Aim: Can you reproduce the data beneath, keeping every line exact?

▽

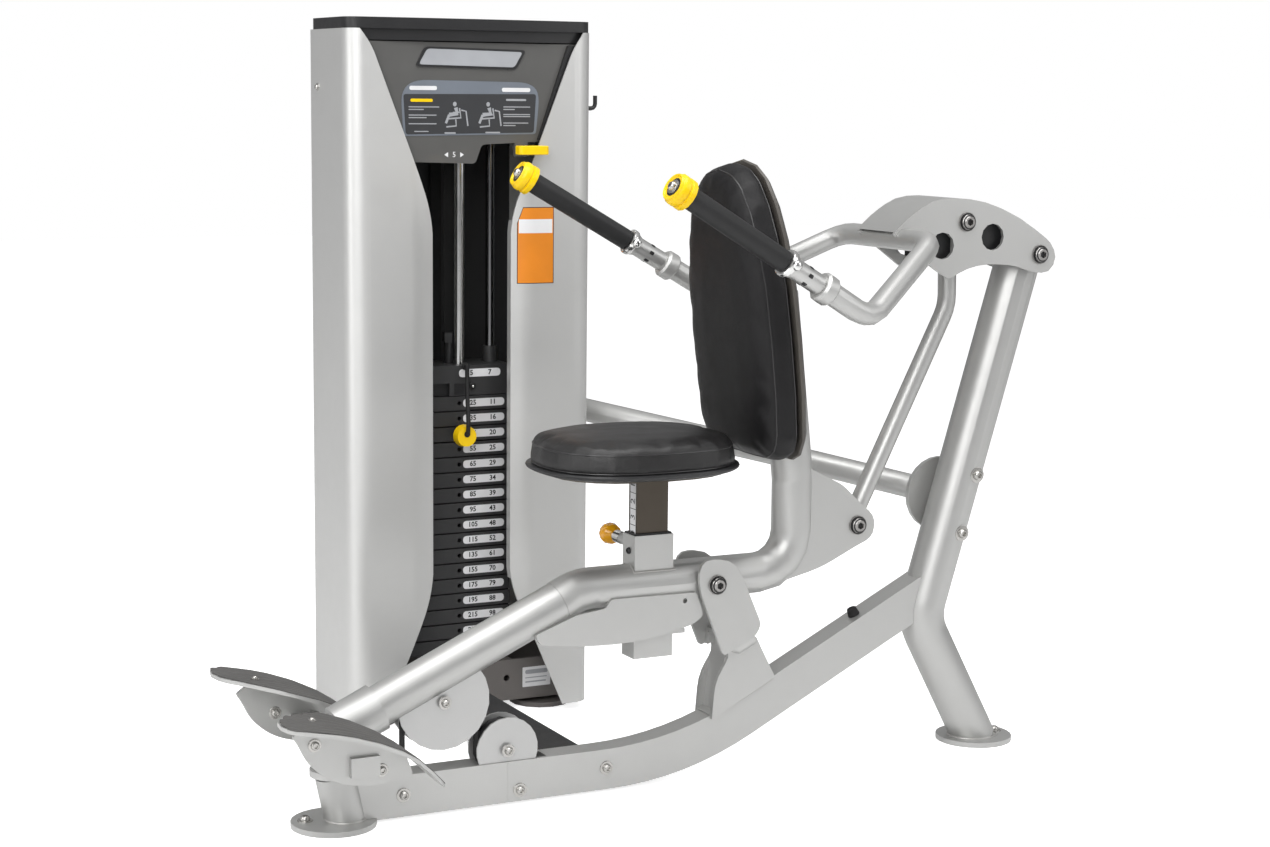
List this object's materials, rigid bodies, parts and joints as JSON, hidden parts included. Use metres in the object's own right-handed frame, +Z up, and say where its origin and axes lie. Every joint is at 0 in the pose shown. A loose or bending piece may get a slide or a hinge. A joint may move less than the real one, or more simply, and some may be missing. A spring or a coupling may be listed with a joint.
{
  "type": "seated dip machine",
  "caption": "Selectorised seated dip machine: a rocking seat carriage and swivel dip handles linked to a weight stack in a tall shrouded tower",
  "frame": {"origin": "on the floor under the centre of the front foot", "axes": "+X along the rail to the rear upright, +Y across to the weight tower, +Z up"},
  "size_m": [1.6456, 1.123, 1.427],
  "materials": {
    "silver_paint": "metallic silver powder coat",
    "cover_paint": "smooth metallic silver paint on sheet",
    "dark_steel": "dark grey textured paint",
    "black_steel": "black painted steel plate",
    "chrome": "bright plated steel",
    "sleeve_metal": "light silver machined sleeve",
    "black_plastic": "black moulded plastic",
    "grey_plastic": "charcoal moulded plastic",
    "black_rubber": "black rubber and belt",
    "foam_grip": "soft matt grip foam",
    "yellow_plastic": "yellow moulded plastic",
    "vinyl": "black upholstery vinyl over foam"
  },
  "bodies": {
    "frame": {"front_foot": "silver_paint", "rail_front": "silver_paint", "rail_rear": "silver_paint", "rear_upright": "silver_paint", "pivot_bracket": "silver_paint", "cross_beam": "dark_steel", "tower_base": "dark_steel", "tower_column_left": "dark_steel", "tower_column_right": "dark_steel", "tower_top_beam": "dark_steel", "left_cover": "cover_paint", "right_cover": "cover_paint", "rear_panel": "dark_steel", "top_cap": "black_plastic", "header_board": "grey_plastic", "guide_rod_left": "chrome", "guide_rod_right": "chrome", "resting_plates": "black_steel", "rail_pulley_guard": "silver_paint", "drive_belt": "black_rubber", "carriage_belt": "black_rubber", "lift_belt": "black_rubber", "brace_tube": "silver_paint", "rail_bumper": "black_rubber", "arm_pivot_bolt": "chrome", "rock_pivot_bolt": "chrome", "towel_hook": "black_plastic"},
    "addon_lever": {"addon_lever": "yellow_plastic"},
    "top_pulley": {"top_pulley": "black_plastic"},
    "base_pulley": {"base_pulley": "black_plastic"},
    "rail_pulley": {"rail_pulley": "black_plastic"},
    "carriage_pulley": {"carriage_pulley": "black_plastic"},
    "stack": {"top_plate": "black_steel", "selected_plates": "black_steel", "selector_stem": "chrome", "addon_rod": "chrome", "pin_lanyard": "black_rubber"},
    "selector_pin": {"selector_pin": "yellow_plastic"},
    "arm": {"arm_box": "silver_paint", "handle_tube": "silver_paint", "link_bolt_upper": "chrome"},
    "handle_near": {"handle_sleeve_near": "sleeve_metal", "grip_near": "foam_grip", "grip_cap_near": "yellow_plastic"},
    "handle_far": {"handle_sleeve_far": "sleeve_metal", "grip_far": "foam_grip", "grip_cap_far": "yellow_plastic"},
    "link": {"link_rod": "silver_paint"},
    "carriage": {"carriage_frame": "silver_paint", "front_tube": "silver_paint", "carriage_pulley_guard": "silver_paint", "footrest_frame": "silver_paint", "footrest_near": "grey_plastic", "footrest_far": "grey_plastic", "link_bolt_lower": "chrome", "backrest_shell": "black_plastic", "backrest_pad": "vinyl"},
    "seat": {"seat_post": "chrome", "seat_pad": "vinyl"},
    "seat_pull_pin": {"seat_pull_pin": "yellow_plastic"}
  },
  "joints": [
    {"name": "carriage_rock", "type": "hinge", "parent": "frame", "child": "carriage", "pos_m": [0.738, 0, 0.379], "axis": [0, 1, 0], "range_deg": [0, 10], "deforming": ["carriage_belt"]},
    {"name": "arm_press", "type": "hinge", "parent": "frame", "child": "arm", "pos_m": [1.438, 0, 0.981], "axis": [0, -1, 0], "range_deg": [0, 15.6]},
    {"name": "link_swing", "type": "hinge", "parent": "arm", "child": "link", "pos_m": [1.264, 0, 1.047], "axis": [0, 1, 0], "range_deg": [0, 13.3]},
    {"name": "stack_lift", "type": "slide", "parent": "frame", "child": "stack", "axis": [0, 0, 1], "range_m": [0, 0.193], "deforming": ["lift_belt"]},
    {"name": "top_pulley_spin", "type": "hinge", "parent": "frame", "child": "top_pulley", "pos_m": [0.495, 0.707, 1.3], "axis": [-1, 0, 0], "range_deg": [0, 300]},
    {"name": "base_pulley_spin", "type": "hinge", "parent": "frame", "child": "base_pulley", "pos_m": [0.495, 0.707, 0.082], "axis": [-1, 0, 0], "range_deg": [0, 320]},
    {"name": "rail_pulley_spin", "type": "hinge", "parent": "frame", "child": "rail_pulley", "pos_m": [0.32482, 0, 0.104], "axis": [0, 1, 0], "range_deg": [0, 215]},
    {"name": "carriage_pulley_spin", "type": "hinge", "parent": "carriage", "child": "carriage_pulley", "pos_m": [0.20102, 0, 0.20607], "axis": [0, -1, 0], "range_deg": [0, 90]},
    {"name": "near_handle_swivel", "type": "hinge", "parent": "arm", "child": "handle_near", "pos_m": [0.808, -0.298, 0.949], "axis": [-0.8633, -0.0599, 0.5011], "range_deg": [-90, 90]},
    {"name": "far_handle_swivel", "type": "hinge", "parent": "arm", "child": "handle_far", "pos_m": [0.808, 0.298, 0.949], "axis": [-0.8633, 0.0599, 0.5011], "range_deg": [-90, 90]},
    {"name": "seat_height", "type": "slide", "parent": "carriage", "child": "seat", "axis": [0, 0, 1], "range_m": [-0.075, 0.05]},
    {"name": "seat_pin_pull", "type": "slide", "parent": "carriage", "child": "seat_pull_pin", "axis": [0, 1, 0], "range_m": [0, 0.012], "stiffness_N_per_m": 400},
    {"name": "weight_pin_pull", "type": "slide", "parent": "stack", "child": "selector_pin", "axis": [0, -1, 0], "range_m": [0, 0.11]},
    {"name": "addon_lever_turn", "type": "hinge", "parent": "frame", "child": "addon_lever", "pos_m": [0.603, 0.52, 1.17], "axis": [0, 1, 0], "range_deg": [0, 30]}
  ],
  "couplings": [
    {"joint": "arm_press", "follows": "carriage_rock", "ratio": 1.546},
    {"joint": "link_swing", "follows": "carriage_rock", "ratio": 1.3125},
    {"joint": "stack_lift", "follows": "carriage_rock", "m_per_rad": 1.0987},
    {"joint": "top_pulley_spin", "follows": "carriage_rock", "ratio": 29},
    {"joint": "base_pulley_spin", "follows": "carriage_rock", "ratio": 30.7},
    {"joint": "rail_pulley_spin", "follows": "carriage_rock", "ratio": 21.1},
    {"joint": "carriage_pulley_spin", "follows": "carriage_rock", "ratio": 8.6}
  ]
}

△

Written response:
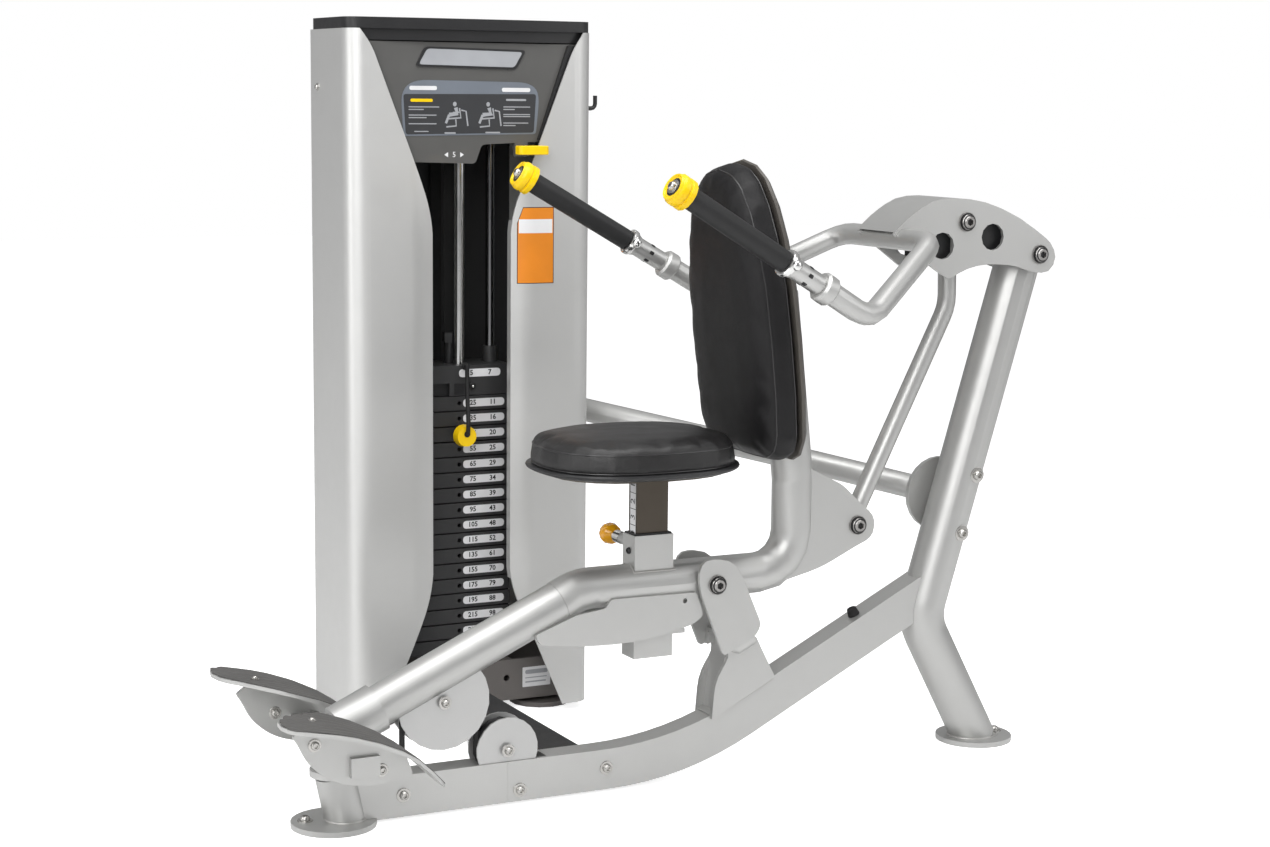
List this object's materials, rigid bodies, parts and joints as JSON, hidden parts included. Use metres in the object's own right-handed frame, +Z up, and say where its origin and axes lie. Every joint is at 0 in the pose shown. A loose or bending piece may get a slide or a hinge. A joint may move less than the real one, or more simply, and some may be missing. A spring or a coupling may be listed with a joint.
{
  "type": "seated dip machine",
  "caption": "Selectorised seated dip machine: a rocking seat carriage and swivel dip handles linked to a weight stack in a tall shrouded tower",
  "frame": {"origin": "on the floor under the centre of the front foot", "axes": "+X along the rail to the rear upright, +Y across to the weight tower, +Z up"},
  "size_m": [1.6456, 1.123, 1.427],
  "materials": {
    "silver_paint": "metallic silver powder coat",
    "cover_paint": "smooth metallic silver paint on sheet",
    "dark_steel": "dark grey textured paint",
    "black_steel": "black painted steel plate",
    "chrome": "bright plated steel",
    "sleeve_metal": "light silver machined sleeve",
    "black_plastic": "black moulded plastic",
    "grey_plastic": "charcoal moulded plastic",
    "black_rubber": "black rubber and belt",
    "foam_grip": "soft matt grip foam",
    "yellow_plastic": "yellow moulded plastic",
    "vinyl": "black upholstery vinyl over foam"
  },
  "bodies": {
    "frame": {"front_foot": "silver_paint", "rail_front": "silver_paint", "rail_rear": "silver_paint", "rear_upright": "silver_paint", "pivot_bracket": "silver_paint", "cross_beam": "dark_steel", "tower_base": "dark_steel", "tower_column_left": "dark_steel", "tower_column_right": "dark_steel", "tower_top_beam": "dark_steel", "left_cover": "cover_paint", "right_cover": "cover_paint", "rear_panel": "dark_steel", "top_cap": "black_plastic", "header_board": "grey_plastic", "guide_rod_left": "chrome", "guide_rod_right": "chrome", "resting_plates": "black_steel", "rail_pulley_guard": "silver_paint", "drive_belt": "black_rubber", "carriage_belt": "black_rubber", "lift_belt": "black_rubber", "brace_tube": "silver_paint", "rail_bumper": "black_rubber", "arm_pivot_bolt": "chrome", "rock_pivot_bolt": "chrome", "towel_hook": "black_plastic"},
    "addon_lever": {"addon_lever": "yellow_plastic"},
    "top_pulley": {"top_pulley": "black_plastic"},
    "base_pulley": {"base_pulley": "black_plastic"},
    "rail_pulley": {"rail_pulley": "black_plastic"},
    "carriage_pulley": {"carriage_pulley": "black_plastic"},
    "stack": {"top_plate": "black_steel", "selected_plates": "black_steel", "selector_stem": "chrome", "addon_rod": "chrome", "pin_lanyard": "black_rubber"},
    "selector_pin": {"selector_pin": "yellow_plastic"},
    "arm": {"arm_box": "silver_paint", "handle_tube": "silver_paint", "link_bolt_upper": "chrome"},
    "handle_near": {"handle_sleeve_near": "sleeve_metal", "grip_near": "foam_grip", "grip_cap_near": "yellow_plastic"},
    "handle_far": {"handle_sleeve_far": "sleeve_metal", "grip_far": "foam_grip", "grip_cap_far": "yellow_plastic"},
    "link": {"link_rod": "silver_paint"},
    "carriage": {"carriage_frame": "silver_paint", "front_tube": "silver_paint", "carriage_pulley_guard": "silver_paint", "footrest_frame": "silver_paint", "footrest_near": "grey_plastic", "footrest_far": "grey_plastic", "link_bolt_lower": "chrome", "backrest_shell": "black_plastic", "backrest_pad": "vinyl"},
    "seat": {"seat_post": "chrome", "seat_pad": "vinyl"},
    "seat_pull_pin": {"seat_pull_pin": "yellow_plastic"}
  },
  "joints": [
    {"name": "carriage_rock", "type": "hinge", "parent": "frame", "child": "carriage", "pos_m": [0.738, 0, 0.379], "axis": [0, 1, 0], "range_deg": [0, 10], "deforming": ["carriage_belt"]},
    {"name": "arm_press", "type": "hinge", "parent": "frame", "child": "arm", "pos_m": [1.438, 0, 0.981], "axis": [0, -1, 0], "range_deg": [0, 15.6]},
    {"name": "link_swing", "type": "hinge", "parent": "arm", "child": "link", "pos_m": [1.264, 0, 1.047], "axis": [0, 1, 0], "range_deg": [0, 13.3]},
    {"name": "stack_lift", "type": "slide", "parent": "frame", "child": "stack", "axis": [0, 0, 1], "range_m": [0, 0.193], "deforming": ["lift_belt"]},
    {"name": "top_pulley_spin", "type": "hinge", "parent": "frame", "child": "top_pulley", "pos_m": [0.495, 0.707, 1.3], "axis": [-1, 0, 0], "range_deg": [0, 300]},
    {"name": "base_pulley_spin", "type": "hinge", "parent": "frame", "child": "base_pulley", "pos_m": [0.495, 0.707, 0.082], "axis": [-1, 0, 0], "range_deg": [0, 320]},
    {"name": "rail_pulley_spin", "type": "hinge", "parent": "frame", "child": "rail_pulley", "pos_m": [0.32482, 0, 0.104], "axis": [0, 1, 0], "range_deg": [0, 215]},
    {"name": "carriage_pulley_spin", "type": "hinge", "parent": "carriage", "child": "carriage_pulley", "pos_m": [0.20102, 0, 0.20607], "axis": [0, -1, 0], "range_deg": [0, 90]},
    {"name": "near_handle_swivel", "type": "hinge", "parent": "arm", "child": "handle_near", "pos_m": [0.808, -0.298, 0.949], "axis": [-0.8633, -0.0599, 0.5011], "range_deg": [-90, 90]},
    {"name": "far_handle_swivel", "type": "hinge", "parent": "arm", "child": "handle_far", "pos_m": [0.808, 0.298, 0.949], "axis": [-0.8633, 0.0599, 0.5011], "range_deg": [-90, 90]},
    {"name": "seat_height", "type": "slide", "parent": "carriage", "child": "seat", "axis": [0, 0, 1], "range_m": [-0.075, 0.05]},
    {"name": "seat_pin_pull", "type": "slide", "parent": "carriage", "child": "seat_pull_pin", "axis": [0, 1, 0], "range_m": [0, 0.012], "stiffness_N_per_m": 400},
    {"name": "weight_pin_pull", "type": "slide", "parent": "stack", "child": "selector_pin", "axis": [0, -1, 0], "range_m": [0, 0.11]},
    {"name": "addon_lever_turn", "type": "hinge", "parent": "frame", "child": "addon_lever", "pos_m": [0.603, 0.52, 1.17], "axis": [0, 1, 0], "range_deg": [0, 30]}
  ],
  "couplings": [
    {"joint": "arm_press", "follows": "carriage_rock", "ratio": 1.546},
    {"joint": "link_swing", "follows": "carriage_rock", "ratio": 1.3125},
    {"joint": "stack_lift", "follows": "carriage_rock", "m_per_rad": 1.0987},
    {"joint": "top_pulley_spin", "follows": "carriage_rock", "ratio": 29},
    {"joint": "base_pulley_spin", "follows": "carriage_rock", "ratio": 30.7},
    {"joint": "rail_pulley_spin", "follows": "carriage_rock", "ratio": 21.1},
    {"joint": "carriage_pulley_spin", "follows": "carriage_rock", "ratio": 8.6}
  ]
}